Are you guys using leaders with your braid on these set ups?


----------



## topwatrout1 (Oct 7, 2016)

Always.


----------



## Davidsel47 (Apr 10, 2019)

thanks guys


----------



## Capt2716! (Aug 26, 2020)

*Tarpon on Fly ?*

Any of these catchable on Fly ?


----------



## Bruce J (Jun 27, 2004)

Certainly possible, but the odds are much longer since you can only cover a small fraction of the water.


----------



## c hook (Jul 6, 2016)

*??*



Capt2716! said:


> Any of these catchable on Fly ?


there are people who catch them on fly rods, not sure the lures used. the fish are indeed rolling and milling around on the surface, so it's a matter of putting it on their nose. my experience has been you have to see them to catch them. on a rare occasion I'll jump one blind, but very rare. and keep in mind we are deep (15 to 50 feet of water) and not in a few feet of water like the everglades. but yes we have fly rodders here and they do catch fish. :texasflag


----------



## c hook (Jul 6, 2016)

*??*



Davidsel47 said:


> I have a Shimano Tranx 400 and I want to set it up for Tarpon. Is there a baseline set up for line, rod and reels? The reel should be ok for big species I just want to be put in the right direction for the rest of the set up.

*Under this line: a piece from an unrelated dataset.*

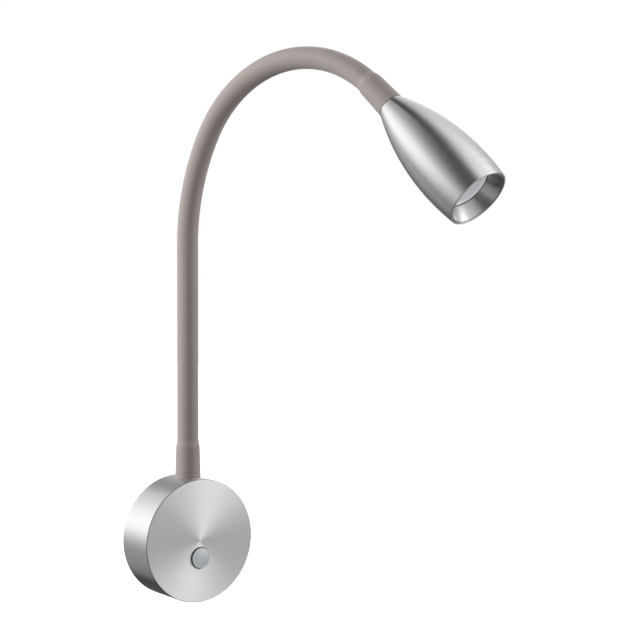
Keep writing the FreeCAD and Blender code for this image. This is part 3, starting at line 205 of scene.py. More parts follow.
# Away from the light the floor fades into the white surround, for the camera alone.
lift = tree.nodes.new("ShaderNodeEmission")
path = tree.nodes.new("ShaderNodeLightPath")
away = vector_node(tree, "LENGTH", tree.nodes.new("ShaderNodeTexCoord").outputs["Object"]).outputs["Value"]
fade_reach = 2.0
far = ramp(tree, math_node(tree, "DIVIDE", away, fade_reach), [(0.25, 0.12), (0.8, 1.0)])
wire(tree, math_node(tree, "MULTIPLY", path.outputs["Is Camera Ray"], far), lift.inputs["Strength"])
both = tree.nodes.new("ShaderNodeAddShader")
wire(tree, matt.outputs[0], both.inputs[0])
wire(tree, lift.outputs[0], both.inputs[1])
wire(tree, both.outputs[0], tree.nodes.new("ShaderNodeOutputMaterial").inputs["Surface"])
floor_mesh.materials.append(floor_paint)


def lamp(name, place, target, size, power, colour=(1.0, 1.0, 1.0), spread=180):
    """A soft lamp at a place, facing a target, with a spread in degrees; metal doesn't reflect it."""
    light = bpy.data.lights.new(name, "AREA")
    light.shape = "RECTANGLE"
    light.size, light.size_y = size
    light.energy = power
    light.color = colour
    light.spread = np.radians(spread)
    item = bpy.data.objects.new(name, light)
    away = np.array(place) - np.array(target)
    away = away / np.linalg.norm(away)
    aside = np.cross([0.0, 0.0, 1.0], away)
    aside = aside / np.linalg.norm(aside)
    turn_to(item, aside, np.cross(away, aside), away, place)
    item.visible_glossy = False
    scene.collection.objects.link(item)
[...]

as a general of thumb I like to have 250 to 300 yards of line on a reel to keep from having to fire up the big motor in a school, and chase the hooked fish. I also like the 80lb braid(30lb diameter), the 50 and 65 get weathered and worn and the slightest fray makes me nervous. the 80lb gives me confidence and we can put serious heat on the fish so as to get them in fast. Less stress on fish, and allows to get back on the bite before it's over. So IMHO the 400 is a little small, I even question the line capacity of the 500. i've got a couple reels that are in the 400/500 class, they are on the boat for backup if things get crazy and the fish destroy tackle. these are big powerful fish and they will test your tackle to the limit. :texasflag


----------



## Doc Bill (Jul 7, 2016)

I have stuck a few using floater crabs that I netted on the outgoing tide. The setup was esentualy a free line with a very light weight to get down a little in the water column and a circle hook. The crab is live and hooked thru the end of the carapace.

The big reds that are in the jetty area and just offshore really like the crabs too so that can be fun.


----------